Rinunciare a viaggiare, esplorare e nutrire l’anima di posti e culture nuove per ridurre le emissioni di CO2? O matti, non se ne parla! E quindi che si fa?
Volare è business
Prima di tutto, il trasporto aereo e volare sono un business che alimentano altri business poiché, pandemie a parte, il mondo moderno e globalizzato non può fare a meno di sviluppare relazioni commerciali aldilà dei confini nazionali.
E i voli civili? Raggiunto il record mondiale di 220 mila voli in 1 solo giorno.
Il risultato di tutto questo sarà un utile netto 2023 di circa 9,8 miliardi di dollari per le compagnie aeree.
Detto ciò, il traffico aereo è responsabile del 5% del riscaldamento globale e coinvolge circa 4 miliardi e mezzo di passeggeri. Si ipotizza che essi diventeranno 10 miliardi nel 2050, lo stesso anno in cui si punta al c.d. impatto zero.
Volare è insostenibile
Partendo da questo presupposto, si comprende la forte spinta verso la transizione ecologica del settore, basata sull’utilizzo di biocarburanti in luogo di quelli derivanti dai combustibili fossili.
I carburanti sostenibili detti Saf (Sustainable aviation fuel) includeranno i carburanti sintetici, come l’idrogeno, e quelli provenienti da residui agricoli o forestali, alghe, rifiuti organici, olio da cucina usato e da alcuni grassi animali. Sono considerati “verdi” anche i carburanti riciclati prodotti dai gas di scarico e dai rifiuti di plastica.
Stefano Ballista, a.d. di EniSustainable Mobility, ha detto che “da novembre 2022, le bioraffinerie hanno smesso di trattare l’olio di palma e utilizzano scarti e residui di origine vegetale o animale, quali gli olii usati di frittura e i grassi animali. In quantità in prospettiva crescenti, utilizzeremo nei nostri impianti anche gli olii vegetali provenienti dalle coltivazioni in terreni degradati, non idonei alla produzione alimentare e con scarso bisogno di acqua, che Eni sta sviluppando in Africa”.
Volare è innovazione
L’e-fuel generato dalla combinazione tra l’idrogeno prodotto con energie rinnovabili e l’anidride carbonica catturata dall’atmosfera rappresenta per molti il carburante alternativo per eccellenza, a condizione che si riesca ad abbattere i costi di produzione attualmente troppo elevati, ossia otto volte superiori a quelli del cherosene tradizionale.
I Saf, ad oggi prodotti in misura piuttosto contenuta, dovranno costituire il 2% del carburante utilizzato a partire dal 2025 e il 70% entro il 2050, in forza di quanto stabilito dal Parlamento Europeo alla luce del programma ReFuelEU.
E proprio a partire dal 2025, ciascun volo verrà etichettato in termini ambientali, indicando sia l’impronta ecologica di ogni passeggero che l’emissione di CO2 per chilometro.
Altro fattore di sviluppo sostenibile è il trasferimento di parte del traffico aereo su rotaia ad alta velocità, favorendo l’intermodalità e la connessione diretta fra tratte ferroviarie ed aeroporti nell’ottica di ridurre il 30% delle emissioni entro il 2030 e di traguardare la neutralità carbonica nel 2050.
A che prezzo?
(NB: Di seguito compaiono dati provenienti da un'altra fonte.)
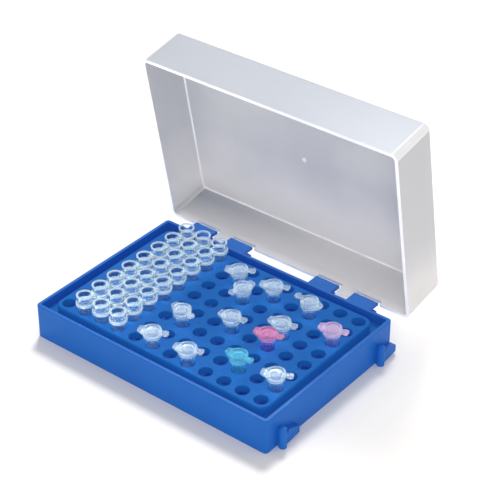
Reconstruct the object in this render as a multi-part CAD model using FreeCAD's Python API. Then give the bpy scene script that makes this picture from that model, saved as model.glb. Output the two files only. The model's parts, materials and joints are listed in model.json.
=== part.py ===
import FreeCAD, Part

import math
import os

# Hinged 96-place rack box for 0.2 ml tubes, with the tubes that stand in it.
# Millimetres. +X runs along the front to the right, +Y towards the hinge, +Z up.
# The origin is the middle of the tray's underside.

V = FreeCAD.Vector
X_AXIS = V(1, 0, 0)
Z_AXIS = V(0, 0, 1)
ORIGIN = V(0, 0, 0)
EPS = 0.01
# How far a cutter runs past the material it cuts
CUT = 1.0

# Well grid
PITCH = 9.0
COLUMNS = 12
ROWS = 8
WELL_R = 2.9
WELL_CHAMFER = 0.12

# Tray
TRAY_L = 118.8
TRAY_W = 81.8
TRAY_H = 15.5
TRAY_CORNER_R = 1.6
TRAY_INNER_R = 0.8
WALL = 1.5
FLOOR = 1.2
LEDGE_Z = 10.0
LEDGE_W = 1.4
EDGE_R = 0.35

# Well plate, dropped into the tray with a channel all round its raised field
DECK_Z = 15.4
FIELD_L = 108.4
FIELD_W = 72.4
FIELD_CORNER_R = 4.5
FIELD_EDGE_R = 0.9
FLANGE_T = 1.5
DECK_T = 3.0
SKIRT_T = 1.6
PLATE_GAP = 0.15

# Hinge: two pairs of tray tabs, a lid lug and a pin in each pair
HINGE_Y = 44.4
HINGE_Z = 10.5
OPEN_ANGLE = 79.0
TAB_INNER_X = 17.2
TAB_W = 11.4
TAB_GAP = 8.0
TAB_BACK_Y = 47.4
TAB_TOP_Z = 15.4
TAB_PLATE_T = 1.6
TAB_EDGE_R = 0.7
BARREL_R = 2.1
BARREL_WEB_RISE = 0.6
PIN_R = 1.0
PIN_RUNNING_GAP = 0.05
PIN_BLIND = 5.0
PIN_SHORT = 0.4
LUG_GAP = 0.3
LUG_R = 2.7
LUG_TOP_Z = 18.0
LUG_WEB_LOW = 1.0
LUG_WEB_OUT = 2.16
LUG_WEB_RISE = 1.6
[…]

Esorbitante. Rafael Schvartzman, vicepresidente della Iata (International Air Transport Association), stima un costo complessivo di circa 5.000 miliardi di euro per concretizzare il net zero entro il 2050, a maggior ragione se si considera che il settore dell’aviazione non è stato inserito nel Pnrr.
Ma quale sarebbe, invece, il prezzo ambientale? Probabilmente incalcolabile. Già oggi, il trasporto aereo incide per il 2,6% sulle emissioni globali di CO2, un valore che potrebbe aumentare sensibilmente in caso di mancata attuazione delle citate strategie di innovazione.
Come si dice, niente è gratis…ma noi saremo disposti a pagare di più ogni biglietto aereo per i prossimi 30 anni?